**Exercise description**
Only the lines from the one containing "extrude(amount=WING_THICK / 2, both=True)" down to the one containing "if empty is" should be printed, exactly as they stand, ends included.

**Given material**
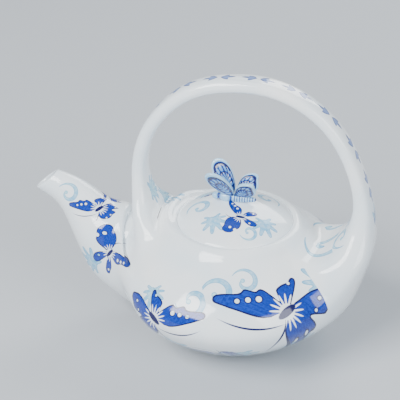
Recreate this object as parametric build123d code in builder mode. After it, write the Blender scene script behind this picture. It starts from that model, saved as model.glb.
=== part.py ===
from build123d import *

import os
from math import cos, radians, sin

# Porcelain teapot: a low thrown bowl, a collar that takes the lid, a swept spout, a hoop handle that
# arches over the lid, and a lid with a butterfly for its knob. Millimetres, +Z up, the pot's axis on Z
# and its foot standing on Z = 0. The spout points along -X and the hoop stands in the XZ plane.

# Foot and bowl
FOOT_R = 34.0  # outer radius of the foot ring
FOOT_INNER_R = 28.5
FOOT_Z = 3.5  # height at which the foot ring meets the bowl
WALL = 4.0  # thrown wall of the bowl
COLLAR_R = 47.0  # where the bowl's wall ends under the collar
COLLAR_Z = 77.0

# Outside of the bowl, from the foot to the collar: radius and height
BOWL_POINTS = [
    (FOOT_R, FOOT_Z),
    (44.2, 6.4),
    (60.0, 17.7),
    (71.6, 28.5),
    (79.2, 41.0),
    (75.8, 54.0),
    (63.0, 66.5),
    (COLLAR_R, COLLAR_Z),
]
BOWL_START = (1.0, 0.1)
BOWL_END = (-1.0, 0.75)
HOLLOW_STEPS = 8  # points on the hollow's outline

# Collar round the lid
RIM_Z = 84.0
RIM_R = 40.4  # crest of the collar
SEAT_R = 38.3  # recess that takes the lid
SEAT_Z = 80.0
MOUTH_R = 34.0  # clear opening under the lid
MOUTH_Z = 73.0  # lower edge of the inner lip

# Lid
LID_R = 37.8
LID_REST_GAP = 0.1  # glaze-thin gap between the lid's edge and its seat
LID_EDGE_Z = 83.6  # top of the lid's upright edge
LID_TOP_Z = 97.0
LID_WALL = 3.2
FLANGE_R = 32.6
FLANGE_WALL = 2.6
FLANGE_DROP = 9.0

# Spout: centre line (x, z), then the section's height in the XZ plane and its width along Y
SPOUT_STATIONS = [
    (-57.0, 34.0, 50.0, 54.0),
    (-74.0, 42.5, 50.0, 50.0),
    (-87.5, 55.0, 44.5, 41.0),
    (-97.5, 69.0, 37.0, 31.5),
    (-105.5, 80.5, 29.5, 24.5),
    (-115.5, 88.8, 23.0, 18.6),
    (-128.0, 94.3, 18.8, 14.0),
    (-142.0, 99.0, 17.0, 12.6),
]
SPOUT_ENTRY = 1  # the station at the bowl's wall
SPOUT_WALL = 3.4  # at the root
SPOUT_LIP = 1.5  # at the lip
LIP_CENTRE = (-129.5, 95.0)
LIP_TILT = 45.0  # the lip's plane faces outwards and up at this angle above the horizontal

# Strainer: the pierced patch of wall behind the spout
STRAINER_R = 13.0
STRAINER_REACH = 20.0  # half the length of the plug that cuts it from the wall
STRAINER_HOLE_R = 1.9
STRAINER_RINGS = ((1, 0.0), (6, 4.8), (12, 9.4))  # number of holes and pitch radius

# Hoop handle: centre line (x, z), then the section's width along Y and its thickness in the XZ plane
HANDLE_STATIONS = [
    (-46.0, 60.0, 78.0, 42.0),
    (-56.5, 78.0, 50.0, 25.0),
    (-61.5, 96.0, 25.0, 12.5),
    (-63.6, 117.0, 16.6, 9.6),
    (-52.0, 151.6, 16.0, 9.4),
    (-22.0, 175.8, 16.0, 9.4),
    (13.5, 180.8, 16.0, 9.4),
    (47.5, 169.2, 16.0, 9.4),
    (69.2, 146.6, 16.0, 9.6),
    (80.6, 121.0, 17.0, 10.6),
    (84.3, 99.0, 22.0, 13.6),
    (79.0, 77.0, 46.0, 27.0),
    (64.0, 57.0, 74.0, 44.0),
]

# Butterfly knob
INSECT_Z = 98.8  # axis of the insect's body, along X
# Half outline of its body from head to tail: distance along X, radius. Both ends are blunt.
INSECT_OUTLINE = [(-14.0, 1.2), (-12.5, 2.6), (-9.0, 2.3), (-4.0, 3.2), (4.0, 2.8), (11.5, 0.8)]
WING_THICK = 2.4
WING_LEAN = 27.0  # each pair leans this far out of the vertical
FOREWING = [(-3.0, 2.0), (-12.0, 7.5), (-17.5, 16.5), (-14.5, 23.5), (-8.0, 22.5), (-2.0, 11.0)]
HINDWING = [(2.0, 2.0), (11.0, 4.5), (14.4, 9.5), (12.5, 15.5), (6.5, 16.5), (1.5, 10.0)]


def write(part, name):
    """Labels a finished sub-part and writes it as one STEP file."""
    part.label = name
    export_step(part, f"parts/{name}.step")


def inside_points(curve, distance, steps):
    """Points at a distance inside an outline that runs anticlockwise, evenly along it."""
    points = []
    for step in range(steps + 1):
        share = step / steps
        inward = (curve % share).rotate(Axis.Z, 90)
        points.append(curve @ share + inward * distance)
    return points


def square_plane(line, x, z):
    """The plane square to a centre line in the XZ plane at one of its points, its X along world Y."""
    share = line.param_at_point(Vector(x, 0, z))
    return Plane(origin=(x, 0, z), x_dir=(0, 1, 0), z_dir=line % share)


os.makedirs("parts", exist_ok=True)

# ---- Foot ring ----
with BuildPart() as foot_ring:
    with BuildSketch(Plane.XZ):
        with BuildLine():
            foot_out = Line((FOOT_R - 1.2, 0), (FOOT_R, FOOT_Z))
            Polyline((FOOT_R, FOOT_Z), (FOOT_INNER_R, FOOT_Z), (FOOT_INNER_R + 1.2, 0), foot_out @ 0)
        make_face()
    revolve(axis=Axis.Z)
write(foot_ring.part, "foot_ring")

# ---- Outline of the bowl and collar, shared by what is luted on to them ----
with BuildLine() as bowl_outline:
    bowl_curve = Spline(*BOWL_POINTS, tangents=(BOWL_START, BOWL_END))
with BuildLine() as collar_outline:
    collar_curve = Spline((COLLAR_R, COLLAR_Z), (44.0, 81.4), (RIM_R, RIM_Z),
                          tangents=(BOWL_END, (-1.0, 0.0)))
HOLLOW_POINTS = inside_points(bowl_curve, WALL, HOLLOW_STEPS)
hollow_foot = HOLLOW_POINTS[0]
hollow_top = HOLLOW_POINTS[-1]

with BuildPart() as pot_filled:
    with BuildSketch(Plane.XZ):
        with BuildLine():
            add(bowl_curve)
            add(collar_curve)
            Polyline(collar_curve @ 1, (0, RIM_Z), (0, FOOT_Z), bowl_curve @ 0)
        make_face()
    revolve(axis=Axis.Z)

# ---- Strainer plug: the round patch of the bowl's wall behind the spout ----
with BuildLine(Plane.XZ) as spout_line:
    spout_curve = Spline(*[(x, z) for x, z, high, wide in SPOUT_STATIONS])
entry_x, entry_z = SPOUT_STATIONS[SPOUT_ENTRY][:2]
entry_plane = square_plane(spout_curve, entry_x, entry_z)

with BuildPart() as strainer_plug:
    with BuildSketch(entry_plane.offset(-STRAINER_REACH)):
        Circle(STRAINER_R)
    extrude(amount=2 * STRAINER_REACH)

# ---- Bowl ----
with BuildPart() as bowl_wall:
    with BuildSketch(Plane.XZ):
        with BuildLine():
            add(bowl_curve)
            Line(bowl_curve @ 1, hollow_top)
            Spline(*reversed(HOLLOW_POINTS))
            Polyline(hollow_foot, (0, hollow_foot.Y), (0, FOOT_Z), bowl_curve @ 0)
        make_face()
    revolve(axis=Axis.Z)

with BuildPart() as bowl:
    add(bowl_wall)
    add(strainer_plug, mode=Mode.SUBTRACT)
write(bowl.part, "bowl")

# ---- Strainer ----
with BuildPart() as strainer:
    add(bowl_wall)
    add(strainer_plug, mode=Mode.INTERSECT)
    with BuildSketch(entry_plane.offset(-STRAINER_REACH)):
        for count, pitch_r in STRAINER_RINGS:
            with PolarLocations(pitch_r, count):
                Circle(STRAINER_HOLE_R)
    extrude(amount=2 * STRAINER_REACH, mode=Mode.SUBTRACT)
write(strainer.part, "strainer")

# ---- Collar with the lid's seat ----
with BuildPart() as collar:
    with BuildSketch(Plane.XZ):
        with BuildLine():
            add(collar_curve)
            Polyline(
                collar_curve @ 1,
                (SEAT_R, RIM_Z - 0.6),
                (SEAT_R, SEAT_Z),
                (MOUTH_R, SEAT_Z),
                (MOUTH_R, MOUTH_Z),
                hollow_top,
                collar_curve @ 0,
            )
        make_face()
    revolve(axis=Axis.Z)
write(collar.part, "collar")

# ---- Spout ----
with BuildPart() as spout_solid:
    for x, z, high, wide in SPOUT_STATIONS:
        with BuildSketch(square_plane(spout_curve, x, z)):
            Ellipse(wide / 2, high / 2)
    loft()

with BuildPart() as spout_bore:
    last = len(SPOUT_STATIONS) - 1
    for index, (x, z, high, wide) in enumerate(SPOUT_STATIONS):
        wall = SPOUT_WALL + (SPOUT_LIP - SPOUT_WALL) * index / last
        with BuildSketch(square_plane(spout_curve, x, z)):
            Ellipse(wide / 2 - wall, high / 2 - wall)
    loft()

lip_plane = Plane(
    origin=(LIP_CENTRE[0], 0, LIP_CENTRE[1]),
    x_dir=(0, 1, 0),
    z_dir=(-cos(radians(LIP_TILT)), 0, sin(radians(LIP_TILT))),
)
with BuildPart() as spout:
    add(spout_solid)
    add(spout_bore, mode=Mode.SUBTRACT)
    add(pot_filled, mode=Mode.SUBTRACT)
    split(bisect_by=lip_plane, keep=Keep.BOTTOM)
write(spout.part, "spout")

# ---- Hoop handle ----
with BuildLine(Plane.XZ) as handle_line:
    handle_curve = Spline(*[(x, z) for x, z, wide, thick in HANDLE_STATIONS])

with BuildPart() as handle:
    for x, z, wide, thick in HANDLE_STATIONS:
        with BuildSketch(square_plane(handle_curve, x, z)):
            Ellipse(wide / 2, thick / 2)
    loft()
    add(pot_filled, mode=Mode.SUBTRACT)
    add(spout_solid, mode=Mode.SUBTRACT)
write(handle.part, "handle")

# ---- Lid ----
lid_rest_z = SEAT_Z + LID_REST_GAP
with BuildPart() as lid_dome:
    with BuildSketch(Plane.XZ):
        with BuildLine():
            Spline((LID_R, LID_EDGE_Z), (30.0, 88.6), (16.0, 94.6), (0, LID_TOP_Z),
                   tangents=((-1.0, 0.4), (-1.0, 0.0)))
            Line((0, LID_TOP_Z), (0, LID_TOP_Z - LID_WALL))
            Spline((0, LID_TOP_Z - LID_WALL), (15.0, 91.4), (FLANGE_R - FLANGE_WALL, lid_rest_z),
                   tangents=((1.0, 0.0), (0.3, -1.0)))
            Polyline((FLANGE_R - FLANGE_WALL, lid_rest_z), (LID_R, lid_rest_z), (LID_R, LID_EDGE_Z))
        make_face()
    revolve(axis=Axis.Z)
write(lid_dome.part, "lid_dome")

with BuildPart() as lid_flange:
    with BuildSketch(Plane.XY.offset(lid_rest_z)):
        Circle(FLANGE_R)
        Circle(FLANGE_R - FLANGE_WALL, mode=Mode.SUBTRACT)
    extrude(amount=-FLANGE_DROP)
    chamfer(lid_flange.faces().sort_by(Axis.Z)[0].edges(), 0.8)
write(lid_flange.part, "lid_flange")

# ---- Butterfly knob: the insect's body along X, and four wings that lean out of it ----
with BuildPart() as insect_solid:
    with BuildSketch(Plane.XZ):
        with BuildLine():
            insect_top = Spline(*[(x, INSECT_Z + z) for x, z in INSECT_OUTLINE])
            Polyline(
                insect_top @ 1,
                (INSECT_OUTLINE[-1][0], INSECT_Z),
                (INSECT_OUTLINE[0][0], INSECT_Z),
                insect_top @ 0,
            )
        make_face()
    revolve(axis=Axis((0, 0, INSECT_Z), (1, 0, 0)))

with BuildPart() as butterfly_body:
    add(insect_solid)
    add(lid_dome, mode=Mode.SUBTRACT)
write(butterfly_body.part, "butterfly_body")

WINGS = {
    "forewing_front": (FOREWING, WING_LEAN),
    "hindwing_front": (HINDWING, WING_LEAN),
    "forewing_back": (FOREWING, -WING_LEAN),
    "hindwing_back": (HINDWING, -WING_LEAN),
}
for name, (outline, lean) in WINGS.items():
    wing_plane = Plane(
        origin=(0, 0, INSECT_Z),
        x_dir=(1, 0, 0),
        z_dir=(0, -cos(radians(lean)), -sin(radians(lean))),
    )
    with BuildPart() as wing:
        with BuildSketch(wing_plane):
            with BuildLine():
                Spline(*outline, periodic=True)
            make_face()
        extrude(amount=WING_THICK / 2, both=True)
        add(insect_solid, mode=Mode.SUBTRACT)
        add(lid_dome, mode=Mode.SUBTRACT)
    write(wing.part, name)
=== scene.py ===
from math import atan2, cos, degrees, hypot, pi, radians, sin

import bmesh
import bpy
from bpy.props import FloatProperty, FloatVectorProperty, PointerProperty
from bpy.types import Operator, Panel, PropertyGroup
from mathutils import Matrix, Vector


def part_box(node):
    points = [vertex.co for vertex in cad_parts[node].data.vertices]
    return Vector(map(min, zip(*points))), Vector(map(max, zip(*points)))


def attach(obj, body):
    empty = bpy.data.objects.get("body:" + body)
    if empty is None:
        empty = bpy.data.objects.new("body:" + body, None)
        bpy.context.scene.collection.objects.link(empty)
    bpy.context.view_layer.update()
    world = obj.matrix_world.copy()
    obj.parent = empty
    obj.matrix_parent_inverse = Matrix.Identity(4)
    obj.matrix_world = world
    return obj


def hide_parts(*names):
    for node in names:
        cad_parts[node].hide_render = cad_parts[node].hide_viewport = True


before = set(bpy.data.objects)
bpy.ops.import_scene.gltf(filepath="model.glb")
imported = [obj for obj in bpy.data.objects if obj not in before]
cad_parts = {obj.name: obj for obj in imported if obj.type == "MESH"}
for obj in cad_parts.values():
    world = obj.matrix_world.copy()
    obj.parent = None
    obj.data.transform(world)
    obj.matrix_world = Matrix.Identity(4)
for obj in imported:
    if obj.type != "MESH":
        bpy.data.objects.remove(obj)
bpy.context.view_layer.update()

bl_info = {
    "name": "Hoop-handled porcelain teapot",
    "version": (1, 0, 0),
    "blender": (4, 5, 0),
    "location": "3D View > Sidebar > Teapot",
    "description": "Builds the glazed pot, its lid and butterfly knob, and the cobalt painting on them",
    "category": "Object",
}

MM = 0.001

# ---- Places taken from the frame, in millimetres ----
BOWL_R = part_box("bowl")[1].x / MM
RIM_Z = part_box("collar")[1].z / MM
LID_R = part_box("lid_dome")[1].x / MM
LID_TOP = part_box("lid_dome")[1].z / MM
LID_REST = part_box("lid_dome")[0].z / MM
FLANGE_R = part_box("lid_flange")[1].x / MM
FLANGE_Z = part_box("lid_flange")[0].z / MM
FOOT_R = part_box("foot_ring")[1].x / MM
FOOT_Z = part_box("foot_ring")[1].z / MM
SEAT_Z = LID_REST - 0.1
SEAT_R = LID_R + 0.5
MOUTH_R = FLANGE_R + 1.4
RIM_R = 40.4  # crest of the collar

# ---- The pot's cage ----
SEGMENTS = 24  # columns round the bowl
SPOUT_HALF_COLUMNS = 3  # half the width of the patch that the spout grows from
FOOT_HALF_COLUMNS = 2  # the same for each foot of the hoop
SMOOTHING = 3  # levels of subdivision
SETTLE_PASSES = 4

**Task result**
        extrude(amount=WING_THICK / 2, both=True)
        add(insect_solid, mode=Mode.SUBTRACT)
        add(lid_dome, mode=Mode.SUBTRACT)
    write(wing.part, name)
=== scene.py ===
from math import atan2, cos, degrees, hypot, pi, radians, sin

import bmesh
import bpy
from bpy.props import FloatProperty, FloatVectorProperty, PointerProperty
from bpy.types import Operator, Panel, PropertyGroup
from mathutils import Matrix, Vector


def part_box(node):
    points = [vertex.co for vertex in cad_parts[node].data.vertices]
    return Vector(map(min, zip(*points))), Vector(map(max, zip(*points)))


def attach(obj, body):
    empty = bpy.data.objects.get("body:" + body)
    if empty is None:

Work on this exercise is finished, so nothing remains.